2. What is the difference between eager and lazy execution in Polars?

In eager execution, operations are executed immediately (similar to Pandas).
In lazy execution, operations are deferred and optimized into a query plan before execution. This allows Polars to eliminate redundant steps and significantly improve performance, which is why lazy mode achieved nearly 3× speedup in the benchmark.

 

3. Is Polars always faster than Pandas?

Not always. While Polars excels with large datasets and complex queries, the performance difference may be negligible for small datasets or simple operations. In such cases, Pandas might even feel faster due to lower overhead and familiarity.

 

4. Does switching from Pandas to Polars require major code changes?

There is a learning curve, but the transition is manageable. Polars has a DataFrame API similar to Pandas, though syntax and concepts (like lazy evaluation) differ. Most common operations-filtering, grouping, aggregation-can be rewritten with moderate effort.

 

5. Why is Polars faster than Pandas?

Polars gains its performance advantage from:

  • Rust-based implementation (no GIL limitations)
    Multi-threaded execution
    Columnar memory format
    Query optimization in lazy mode

These architectural features reduce computation time and improve CPU and memory efficiency.

 

6. Can Polars fully replace Pandas in production workflows?

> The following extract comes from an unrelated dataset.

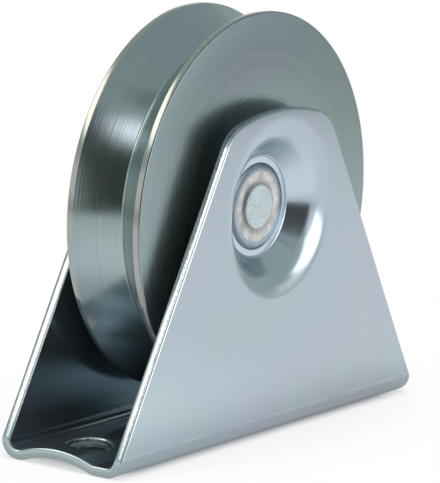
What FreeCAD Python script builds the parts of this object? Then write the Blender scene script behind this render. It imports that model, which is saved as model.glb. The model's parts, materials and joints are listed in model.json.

It depends on the use case. Polars is excellent for high-performance data processing, but Pandas still dominates in:

  • Rich ecosystem support (e.g., integration with many libraries)
  • Community adoption
  • Legacy codebases

Many teams adopt a hybrid approach, using Polars for heavy processing and Pandas for compatibility.

 

7. Is Polars suitable for beginners in data science?

Polars is beginner-friendly for those familiar with Pandas, but absolute beginners may find Pandas easier due to its extensive documentation, tutorials, and community support. Once comfortable, learning Polars can significantly enhance performance skills.